How to kill a language: The death of Yoruba

How to kill a language: The death of Yoruba

A language is a system of communication which consists of a set of sounds and written symbols which are used by the people of a country, region or community for speaking and for writing. It is said to be an embodiment of their culture and traditions, and to be intricately tied to their sense of being, identification and belonging. Take away a people’s language, and you take away their sense of worth and belonging. The disconnect engendered by this loss almost always leaves them open for the reception and adoption of a new language with its attendant culture and traditions thereby paving the way for the death of their own language.

As a modern day colonial looking to expand the influence of Her Majesty, your Queen; to all corners of the earth, there is no medium better than your language to preach this gospel.

And so, without further ado, this is how you kill a language:

First, you colonize its speakers.

This you do through conquest, trade, assimilation, religion… Whichever poison you prefer. You ridicule their traditions, you take away their language, you take away their identity. You subjugate them using every means at your disposal such that they become and see themselves more or less as a part of you.

Second, you re-educate their offspring.

After colonization, comes re-education. There will be “infidelic” non-believers amongst your new people. These whilst exhibiting a modicum of compliance in public, are defiant of your gospel of change in private. Since they cannot openly oppose you, they will pass their language, culture and traditions down to their children in a bid to prevent the extinction that must surely come from your dominance.

This defiance on their part you must make sure must be in vain. You must teach their offspring, their supposed last bastion, that speaking their language, their mother tongue is vernacular. If they like their parents choose to be defiant by uttering a word of ‘their’ primitive language, you impose sanctions on them. N20 (Twenty naira) for every word (of Yoruba) that escapes their mouth in official places. This will ultimately discourage them from attempting to allow the uncouth drivel escape their lips.

This however you must note is still not enough to kill a language.

Third, you engender a language shift amongst their offspring’s offspring.

You do this by portraying the mastery of your language as the ultimate ideal. Every word that escapes from their lips must be properly dictioned. With the accent to accompany it. Proper Queen’s English and nothing more so pretentious.
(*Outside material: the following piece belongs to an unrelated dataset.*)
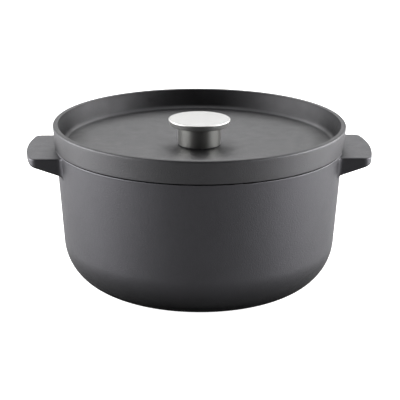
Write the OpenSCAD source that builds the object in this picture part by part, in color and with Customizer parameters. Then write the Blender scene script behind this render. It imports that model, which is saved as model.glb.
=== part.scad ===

Anybody with ‘H’ factor will be deemed a second-class citizen and will need to shape up or be left behind. Shame in this instance will be your greatest weapon. Parents will endeavor to send their children to the best schools in their country where your own educational curriculum will be employed. It will no longer be ‘A’ for Apple but ‘ah’ for Apple. Picture perfect English as portrayed by every on-air personality.

Fourth, you break their Spirits.

At this stage, the majority of your work will have already been done. The offspring at this stage may hear and understand their mother tongue, but they will be hard pressed to speak or write it even at the pain of death and as such, they will have little or nothing to transmit to their own offspring. And whilst you still have to be vigilant, be rest assured that 300 (three hundred) years from now, when a vintage copy of Fagunwa’s Ogboju Ode turns up at an archeological dig at the site of what may have once been Ibadan, there will be no native speaker to decipher it, Yoruba will have become a lost language, and in that moment, your work will have been done.

Shalom.

Writer’s Note

This post was inspired by a tweet from Kola Tubosun wherein he stated to have heard a Yoruba recording from the 1920s and how it was so much different from the one we currently speak. Our parents can read, write and speak Yoruba, we their children can read, write and speak Yoruba to an extent. Our children hear or will hear Yoruba but will barely be able to speak, read or write the language. Their children will be able to do none of those and this I tell you, is the saddest sadness of all.

Yoruba as used in this post is metaphor for indigenous Nigerian Languages.